Innerhalb dieser vier Förderlinien gibt es jeweils Kategorien für:
– Entwicklung
– Produktion
– Verwertung (Kinos, Verleih, Home Entertainment)
– Talent und Innovation.
Die Filmförderung erfolgt bisher nach unterschiedlichen Kriterien und Maßstäben, die mit Erwartungen an die Projekte und ihren künstlerischen und/ oder wirtschaftlichen Erfolg verknüpft sind. Bei einem Großteil der Fördertöpfe werden diese Kriterien und Maßstäbe vermengt: Nur wenn eine Kombination unterschiedlicher Faktoren erfüllt wird, werden Fördergelder bewilligt. Um die Chancen zu erhöhen, dass sowohl künstlerisch als auch wirtschaftlich erfolgreiche Filme in Deutschland entstehen und verwertet werden, soll die Filmförderung künftig in zwei Förderbereiche mit grundsätzlich unterschiedlichen Vergabekriterien unterteilt werden. Anhand dieser Kriterien wird in jedem Fördertopf entschieden, welche Projekte förderwürdig sind und in welcher Höhe. Jedes Vorhaben kann grundsätzlich in beiden Bereichen eingereicht werden. Nicht die Filme sollen kategorisiert, sondern der Vergabeprozess klarer, nachvollziehbarer und transparenter werden. Die künstlerischen Kriterien sind schwer quantifizierbar und werden daher überwiegend durch Jurys beraten, kommuniziert und entschieden. Wesentliche Kriterien hierfür sind u.a. bisherige künstlerische Erfolge der Antragsteller und beteiligter Gewerke sowie Originalität, Qualität und Eigensinn von Stoff, Figuren, Struktur, Dialogen, visuellen und auditiven Konzepten.
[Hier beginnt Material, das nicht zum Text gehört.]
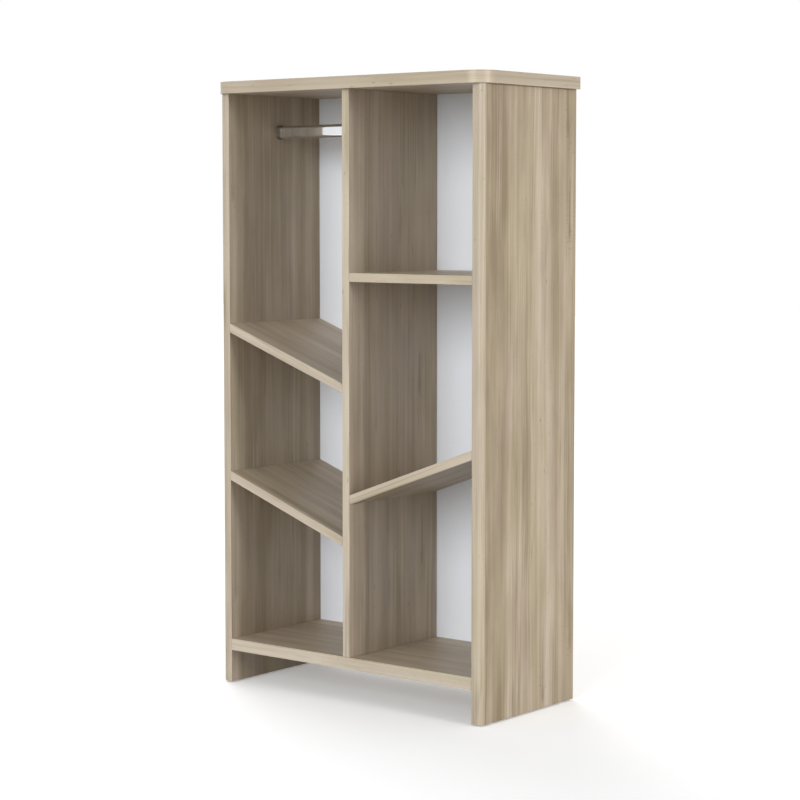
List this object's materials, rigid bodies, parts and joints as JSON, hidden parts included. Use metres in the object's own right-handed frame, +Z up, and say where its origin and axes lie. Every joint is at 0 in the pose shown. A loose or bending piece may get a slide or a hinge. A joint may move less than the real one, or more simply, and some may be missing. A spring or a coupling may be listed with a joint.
{
  "type": "children's bookshelf",
  "caption": "Open children's bookshelf in wood decor board, with tilted and flat shelves, a hanging rail for clothes and a white back.",
  "frame": {"origin": "on the floor under the middle of the outer box", "axes": "+Z up, -Y towards the open front, +X to the right of someone who faces the open front"},
  "size_m": [0.71, 0.33, 1.278],
  "materials": {
    "decor_board": "melamine faced board with a light greyed wood decor, satin",
    "white_hardboard": "white lacquered hardboard, satin",
    "white_plastic": "moulded, matt",
    "beige_plastic": "moulded, matt, in the colour of the decor",
    "chrome_rail": "bright chrome on steel tube and zinc castings",
    "zinc_steel": "zinc plated",
    "beech": "bare turned beech"
  },
  "bodies": {
    "root": {"side_panel_left": "decor_board", "side_panel_right": "decor_board", "top_panel": "decor_board", "bottom_shelf": "decor_board", "centre_divider": "decor_board", "tilted_shelf_left_upper": "decor_board", "tilted_shelf_left_lower": "decor_board", "flat_shelf_right": "decor_board", "tilted_shelf_right": "decor_board", "back_panel_left": "white_hardboard", "back_panel_right": "white_hardboard", "back_panel_joiner": "white_plastic", "hanging_rail": "chrome_rail", "rail_socket_left": "chrome_rail", "rail_socket_right": "chrome_rail", "rail_socket_screw_left": "zinc_steel", "rail_socket_screw_right": "zinc_steel", "tilted_shelf_left_upper_dowel_left_front": "beech", "tilted_shelf_left_upper_dowel_left_back": "beech", "tilted_shelf_left_upper_dowel_right_front": "beech", "tilted_shelf_left_upper_dowel_right_back": "beech", "tilted_shelf_left_lower_dowel_left_front": "beech", "tilted_shelf_left_lower_dowel_left_back": "beech", "tilted_shelf_left_lower_dowel_right_front": "beech", "tilted_shelf_left_lower_dowel_right_back": "beech", "flat_shelf_right_dowel_left_front": "beech", "flat_shelf_right_dowel_left_back": "beech", "flat_shelf_right_dowel_right_front": "beech", "flat_shelf_right_dowel_right_back": "beech", "tilted_shelf_right_dowel_left_front": "beech", "tilted_shelf_right_dowel_left_back": "beech", "tilted_shelf_right_dowel_right_front": "beech", "tilted_shelf_right_dowel_right_back": "beech", "top_dowel_front": "beech", "top_dowel_back": "beech", "cam_left_front": "zinc_steel", "cam_right_front": "zinc_steel", "cam_left_back": "zinc_steel", "cam_right_back": "zinc_steel", "cam_bolt_left_front": "zinc_steel", "cam_bolt_right_front": "zinc_steel", "cam_bolt_left_back": "zinc_steel", "cam_bolt_right_back": "zinc_steel", "top_screw_left_front": "zinc_steel", "top_screw_right_front": "zinc_steel", "top_screw_left_back": "zinc_steel", "top_screw_right_back": "zinc_steel", "divider_screw_front": "zinc_steel", "divider_screw_back": "zinc_steel", "wall_bracket_screw_left": "zinc_steel", "wall_bracket_screw_right": "zinc_steel", "screw_cap_left_front": "beige_plastic", "screw_cap_right_front": "beige_plastic", "screw_cap_left_back": "beige_plastic", "screw_cap_right_back": "beige_plastic", "glide_left_front": "white_plastic", "glide_right_front": "white_plastic", "glide_left_back": "white_plastic", "glide_right_back": "white_plastic", "wall_bracket": "zinc_steel"}
  },
  "joints": []
}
Die wirtschaftlichen Kriterien sind überwiegend quantifizierbar und werden deshalb überwiegend automatisch bewertet. Darunterfallen u.a. Standortfaktoren wie Beschäftigungseffekte, Drehtage, sichtbare touristische Motive im Bild sowie Budgethöhe, Verleihgarantien und Vorabverkäufe, vorherige (relative und absolute) wirtschaftliche Erfolge der Antragsteller, Bekanntheit der Drehbuchvorlage oder von Projektbeteiligten. Die beiden Förderbereiche stehen allen Vorhaben offen, ganz gleich, ob sie sich in der Eigenbetrachtung als eher kommerziell oder künstlerisch definieren. Entscheidend für die Förderung ist ausschließlich, ob sie die Kriterien des jeweiligen Förderbereiches und Fördertopfes erfüllen. Anträge können in beiden Bereichen zeitgleich oder auch nacheinander gestellt werden.
„Nicht die Filme sollen kategorisiert, sondern der Vergabeprozess klarer, nachvollziehbarer und transparenter werden.“
Produktionsförderung
Die Produktionsförderung wird deutlich entlastet durch die Stärkung der Entwicklungsförderung – und geschärft durch die Aufteilung in die zwei Förderbereiche KK und WK. Die Produktionsförderung nach wirtschaftlichen Kriterien soll dabei verstärkt automatisiert vergeben werden.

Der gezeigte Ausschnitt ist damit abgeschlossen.